Actress Gina Carano called Massaquoi's treatment "disturbing and WRONG," and Babylon Bee's Seth Dillon described his arrest as "political persecution [that] can't be allowed to continue."

X CEO Elon Musk tweeted simply: "This has gone too far."

'I don't regret it'

Despite his ordeal, Massaquoi said he doesn't regret having gone into the Capitol on Jan. 6. He believes the fallout from that day has exposed the tactics of the Democratic Party, drawn him closer to God, and shown him who his true friends are.

"It sucks, the things that have happened, but I don't regret it because I'm looking at it and seeing everything [else] that's happened, what it's done," he said. "There are people in my life, my mom included, where it's opened their eyes to a lot of what the Democratic Party is about. And that's a good thing."

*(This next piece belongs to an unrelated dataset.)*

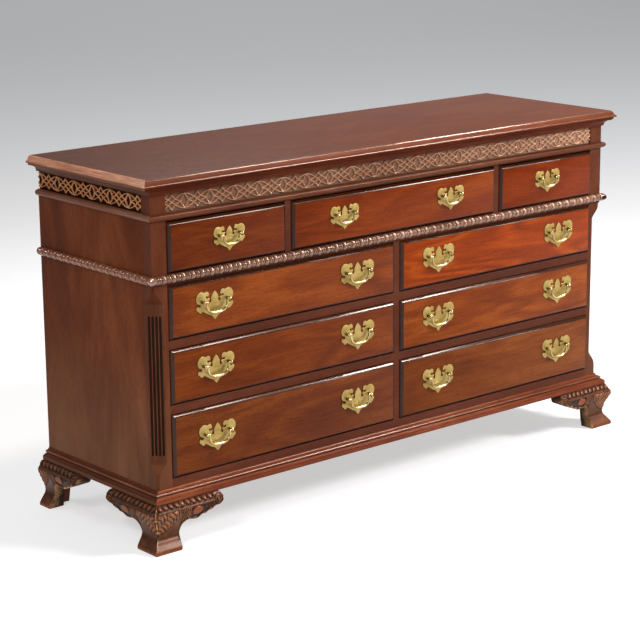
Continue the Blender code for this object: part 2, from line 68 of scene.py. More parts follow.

Recent years have also "pushed me closer to the Word specifically; not just to God, but to the Word itself, so I can hear and see what He's about," he said. Earlier this year, he wed his wife, Charlotte Young Massaquoi, with whom he is expecting their first child.

Massaquoi, who has lived in Hollywood since 2004, also noted how readily people in that town will abandon someone at the first whiff of controversy.

"The friends that you have disappear, because I've seen it happen," he said. "Then when something like this happens on the other side, the friends that you really have show up, and now I know that. I didn't know that before. None of this happens if I didn't go to the Capitol."